Que va-t-il se passer pour les lois en cours d’examen ?
Deux textes, déjà partiellement examinés, faisaient l’objet d’une attention particulière. Le premier est la transposition de la directive NIS2, qui concerne la sécurité informatique. Nous avons déjà un an de retard dans la transposition. Les députés ont examiné le texte en commission spéciale, mais, en l’absence de gouvernement, il ne peut pas être examiné en séance. On ne sait donc pas quand le texte verra le jour et cela expose la France à des sanctions pécuniaires.
Le second texte est celui sur la fin de vie. Ce dernier a été transmis au Sénat. Il aurait dû être examiné dans les jours à venir. En l’absence de gouvernement, le texte est gelé.
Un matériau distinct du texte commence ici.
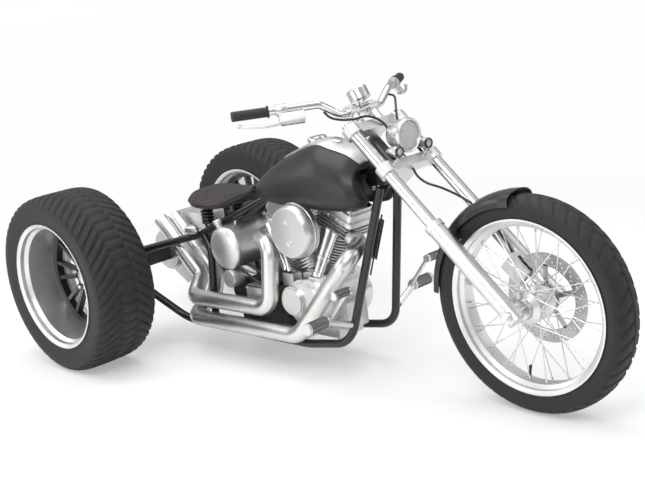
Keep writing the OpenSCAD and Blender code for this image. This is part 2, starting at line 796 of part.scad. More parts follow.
// Fuel tank sections from its tail to its neck: x at the top, half width, bottom, top, lean of the section
tank_rows = [
    [-318, 16, 622, 648, 0], [-290, 48, 608, 678, 0.02], [-190, 100, 598, 738, 0.08], [-60, 131, 594, 796, 0.2],
    [62, tank_half, 596, tank_top, 0.36], [140, tank_half - 1, 602, tank_top - 14, 0.44],
    [210, tank_half - 13, 618, tank_top - 34, 0.4], [262, tank_half - 33, 642, tank_top - 66, 0.3]
];
function tank_point(row, a, off) =
    let (half = row[1], low = row[2], top = row[3], mid = low + 0.38 * (top - low), e = abs(a) < 90 ? 2.15 : 2.9,
        y = (half + off) * sign(sin(a)) * pow(abs(sin(a)), 2 / e),
        z = mid + (abs(a) < 90 ? top - mid + off : low - mid - off) * pow(abs(cos(a)), 2 / e))
    [row[0] + row[4] * (top - z), y, z];

module fuel_tank() {
    rows = smooth(tank_rows, 4);
    sides = 36;
    color("dimgray") difference() {
        loft([for (row = rows) [for (k = [0:sides - 1]) tank_point(row, 180 - (k + 0.5) * 360 / sides, 0)]]);
        // Room for the backbone and the neck
        rod(backbone_front, backbone_rear - [30, 0, 5], 20.5);
        translate(backbone_rear) rotate([90, 0, 0]) cylinder(h = 74, r = 20.5, center = true);
        translate([100, -21, 560]) cube([80, 42, 160]);
        translate([160, -21, 560]) cube([240, 42, 180]);
        translate([232, -62, 560]) cube([160, 124, 186]);
        // Room for the seat rails, the rocker boxes and the back of the air cleaner
        translate([-275, -72, 560]) cube([75, 144, 89]);
        translate([-205, -72, 560]) cube([106, 144, 119]);
        translate([-100, -72, 560]) cube([310, 144, 100]);
        translate([0, -108, 533]) rotate([90, 0, 0]) cylinder(h = 60, r = cleaner_r + 0.4);
    }
}

module tank_dash() {
    rows = [for (row = smooth(tank_rows, 5)) if (row[0] > -110) row];
    spread = 23;
    steps = 8;
    color("silver") loft([for (row = rows) [
        for (k = [0:steps]) tank_point(row, mix(spread, -spread, k / steps), 0.4),
        for (k = [0:steps]) tank_point(row, mix(-spread, spread, k / steps), 5)
    ]]);
}

// Seat sections from its rear to its nose: x, half width, bottom, edge height, crown
seat_rows = [
    [0, 0.36, 580, 620, 2], [0.07, 0.66, 568, 624, 0], [0.2, 0.92, 560, 622, -6], [0.4, 1, 556, 616, -10],
    [0.62, 0.84, 562, 616, -6], [0.84, 0.5, 590, 640, 0], [1, 0.36, 612, 654, 2]
];
seat_rear = -656;

module seat() {
    sides = 28;
    color("dimgray") loft([for (row = smooth(seat_rows, 4))
        let (half = row[1] * seat_w / 2, mid = (row[2] + row[3]) / 2, h = (row[3] - row[2]) / 2)
        [for (k = [0:sides - 1])
            let (a = 90 + (k + 0.5) * 360 / sides, y = half * sign(cos(a)) * pow(abs(cos(a)), 0.55))
            [seat_rear + row[0] * seat_len, y,
                mid + h * sign(sin(a)) * pow(abs(sin(a)), 0.6) + (sin(a) > 0 ? row[4] * (1 - pow(y / half, 2)) : 0)]
        ]
    ]);
}

module seat_springs() {
    foot = 496;
    top = 557.6;
    color("black") for (side = [-1, 1]) {
        translate([-566, side * 78, foot]) cylinder(h = top - foot, r = 13);
        for (k = [0:3]) translate([-566, side * 78, foot + 6.5 + k * 14]) rotate_extrude($fn = 40)
            translate([19, 0]) circle(r = 6.5, $fn = 20);
        translate([-566, side * 90, 485.8]) cylinder(h = 16, r = 5);
    }
}

module battery_box() {
    color("white") translate([-778, 54, axle_z + 83.9]) rounded_plate(196, 100, 70, 18);
}

// ---------------- Controls on the frame and lamps ----------------
module foot_controls(side) {
    peg = [200, -222, 255];
    toe = [300, -204, 372];
    color("silver") mirror([0, side > 0 ? 1 : 0, 0]) {
        rod([213.3, -124.2, 213], [204, -214, 250], 12);
        translate(peg) rotate([90, 0, 0]) {
            cylinder(h = 100, r = 20);
            translate([0, 0, -10]) cylinder(h = 12, r = 15);
        }
        rod(peg + [4, 10.5, 4], toe, 7);
        translate(toe + [0, 6, 0]) rotate([90, 0, 0]) cylinder(h = 78, r = 14);
    }
}

module foot_controls_right() { foot_controls(-1); }
module foot_controls_left() { foot_controls(1); }

module rear_lamps() {
    color("silver") for (side = [-1, 1])
        translate([-644, side * 123.5, 476.5]) rotate([0, 90, 0]) rotate_extrude()
            polygon([[0, 0], [18, 0], [20, 6], [20, 22], [18, 40], [12, 56], [0, 62]]);
}

frame_backbone();
frame_cradle_right();
frame_cradle_left();
frame_rail_right();
frame_rail_left();
axle_housing();
final_drive();
crankcase();
cam_cover();
cylinder_front();
cylinder_rear();
rocker_boxes();
pushrod_tubes();
air_cleaner();
primary_cover();
transmission();
exhaust_front();
exhaust_rear();
oil_tank();
fuel_tank();
tank_dash();
seat();
seat_springs();
battery_box();
foot_controls_right();
foot_controls_left();
rear_lamps();
fork_clamps();
fork_tubes();
fork_sliders();
handlebar();
grips();
hand_control_right();
hand_control_left();
gauge();
headlight();
turn_signals();
front_fender();
front_caliper();
control_cables();
front_tyre();
front_rim();
front_spokes();
front_hub();
front_disc();
rear_tyre_right();
rear_rim_right();
rear_centre_right();
rear_tyre_left();
rear_rim_left();
rear_centre_left();
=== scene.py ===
import json
import math
import random
import bmesh
import bpy
from mathutils import Matrix, Vector


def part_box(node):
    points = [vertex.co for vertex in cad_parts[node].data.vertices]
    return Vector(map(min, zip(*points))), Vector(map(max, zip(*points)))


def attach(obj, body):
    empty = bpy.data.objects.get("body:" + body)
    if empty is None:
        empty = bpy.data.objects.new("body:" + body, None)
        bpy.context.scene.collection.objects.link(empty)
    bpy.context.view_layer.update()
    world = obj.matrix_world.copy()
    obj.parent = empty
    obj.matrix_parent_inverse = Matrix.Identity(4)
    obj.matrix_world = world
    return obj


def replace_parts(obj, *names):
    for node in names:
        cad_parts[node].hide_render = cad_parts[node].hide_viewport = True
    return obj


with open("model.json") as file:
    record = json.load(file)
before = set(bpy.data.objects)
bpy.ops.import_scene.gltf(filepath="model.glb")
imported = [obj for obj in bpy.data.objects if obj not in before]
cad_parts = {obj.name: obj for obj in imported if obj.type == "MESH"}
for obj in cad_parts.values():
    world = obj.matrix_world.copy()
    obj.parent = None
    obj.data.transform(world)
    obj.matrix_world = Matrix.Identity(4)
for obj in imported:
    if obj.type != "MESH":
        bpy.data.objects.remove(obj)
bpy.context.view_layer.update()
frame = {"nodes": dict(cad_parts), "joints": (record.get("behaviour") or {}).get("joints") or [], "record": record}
record = frame["record"]
joints = {joint["name"]: joint for joint in frame["joints"]}
random.seed(7)
mm = 0.001


# Shader wires: sums of sockets read like sums of numbers
class Wire:
    def __init__(self, graph, socket):
        self.graph = graph
        self.socket = socket

    def __add__(self, other):
        return self.graph.maths("ADD", self, other)

    def __radd__(self, other):
        return self.graph.maths("ADD", other, self)

    def __sub__(self, other):
        return self.graph.maths("SUBTRACT", self, other)

    def __rsub__(self, other):
        return self.graph.maths("SUBTRACT", other, self)

    def __mul__(self, other):
        return self.graph.maths("MULTIPLY", self, other)

    def __rmul__(self, other):
        return self.graph.maths("MULTIPLY", other, self)

    def __truediv__(self, other):
        return self.graph.maths("DIVIDE", self, other)

    def __rtruediv__(self, other):
        return self.graph.maths("DIVIDE", other, self)

    def __pow__(self, other):
        return self.graph.maths("POWER", self, other)


class Graph:
    def __init__(self, name):
        self.material = bpy.data.materials.new(name)
        self.material.use_nodes = True
        self.tree = self.material.node_tree
        self.tree.nodes.clear()

    def plug(self, value, socket):
        if isinstance(value, Wire):
            self.tree.links.new(value.socket, socket)
        elif hasattr(value, "__len__") and len(value) == 3 and socket.type == "RGBA":
            socket.default_value = (*value, 1)
        else:
            socket.default_value = value

    def node(self, kind, settings, sockets, out=0):
        made = self.tree.nodes.new(kind)
        for key, value in settings.items():
            setattr(made, key, value)
        for key, value in sockets.items():
            self.plug(value, made.inputs[key])
        return Wire(self, made.outputs[out])

    def maths(self, operation, a, b=0.0, clamp=False):
        return self.node("ShaderNodeMath", {"operation": operation, "use_clamp": clamp}, {0: a, 1: b})

    def mixColour(self, factor, a, b):
        return self.node("ShaderNodeMix", {"data_type": "RGBA"}, {0: factor, 6: a, 7: b}, 2)

    def vectorMaths(self, operation, a, b=(0, 0, 0), out=0):
        return self.node("ShaderNodeVectorMath", {"operation": operation}, {0: a, 1: b}, out)

    def place(self):
        return self.node("ShaderNodeTexCoord", {}, {}, "Object")

    def noise(self, scale, detail=3.0, stretch=(1, 1, 1)):
        where = self.vectorMaths("MULTIPLY", self.place(), stretch)
        return self.node("ShaderNodeTexNoise", {}, {"Vector": where, "Scale": scale, "Detail": detail}, 0)

    def ramp(self, value, low, high, lowOut=0.0, highOut=1.0):
        return self.node("ShaderNodeMapRange", {"clamp": True},
                         {"Value": value, "From Min": low, "From Max": high, "To Min": lowOut,
                          "To Max": highOut})

    def close(self, shader):
        out = self.tree.nodes.new("ShaderNodeOutputMaterial")
        self.tree.links.new(shader.socket, out.inputs["Surface"])
        return self.material


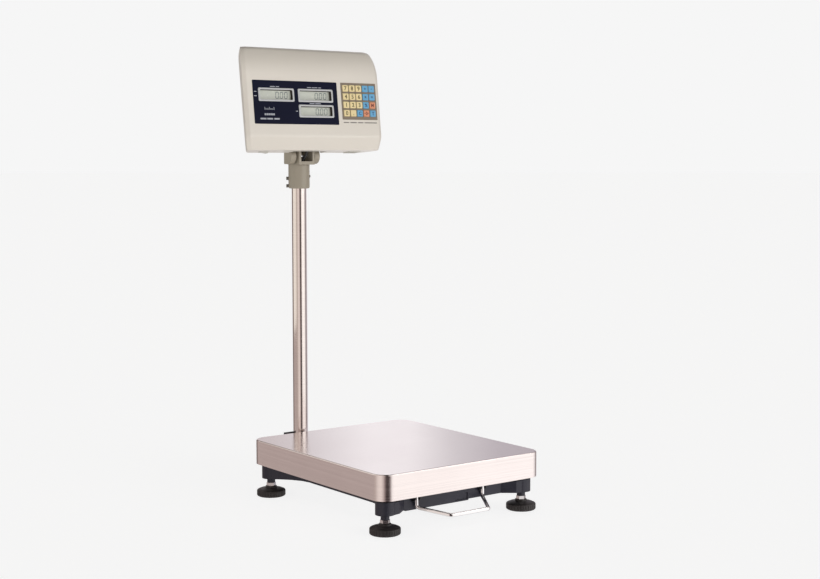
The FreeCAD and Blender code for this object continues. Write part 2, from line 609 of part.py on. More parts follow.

Que va-t-il se passer pour le budget ?
Dans la pire des hypothèses, le budget de l’année précédente peut être reconduit. Il existe une autre hypothèse dans laquelle, les parlementaires adoptent une loi de finances temporaire et transitoire et reviennent en début d’année avec une loi de finances rectificative.
Un cas de figure comme le shutdown américain n’est pas transposable en France. Les fonctionnaires seront donc payés. Néanmoins, aucune nouvelle prestation ne pourra être faite, ni nouvelle embauche.
Comment sortir de cette impasse ?
D’après nos informations, il est possible que le président de la République s’exprime ce soir. Même s’il a encore balayé l’hypothèse récemment, une dissolution reste sur la table. Cette dernière est appelée avec beaucoup de vigueur par l’extrême-droite et les différentes composantes de la gauche de l’Assemblée nationale.
Si cette hypothèse se confirme, les Français seront appelés aux urnes dans les prochaines semaines.
Le président de la République peut-il actionner l’article 16 de la Constitution ?
L’article 16 de la Constitution de 1958 est prévu pour des cas extrêmement graves : une guerre ou un coup d’État. Même si la crise politique que connaît la France n’est pas à minimiser, elle ne saurait être mise sur le même plan qu’une guerre ou un coup d’État.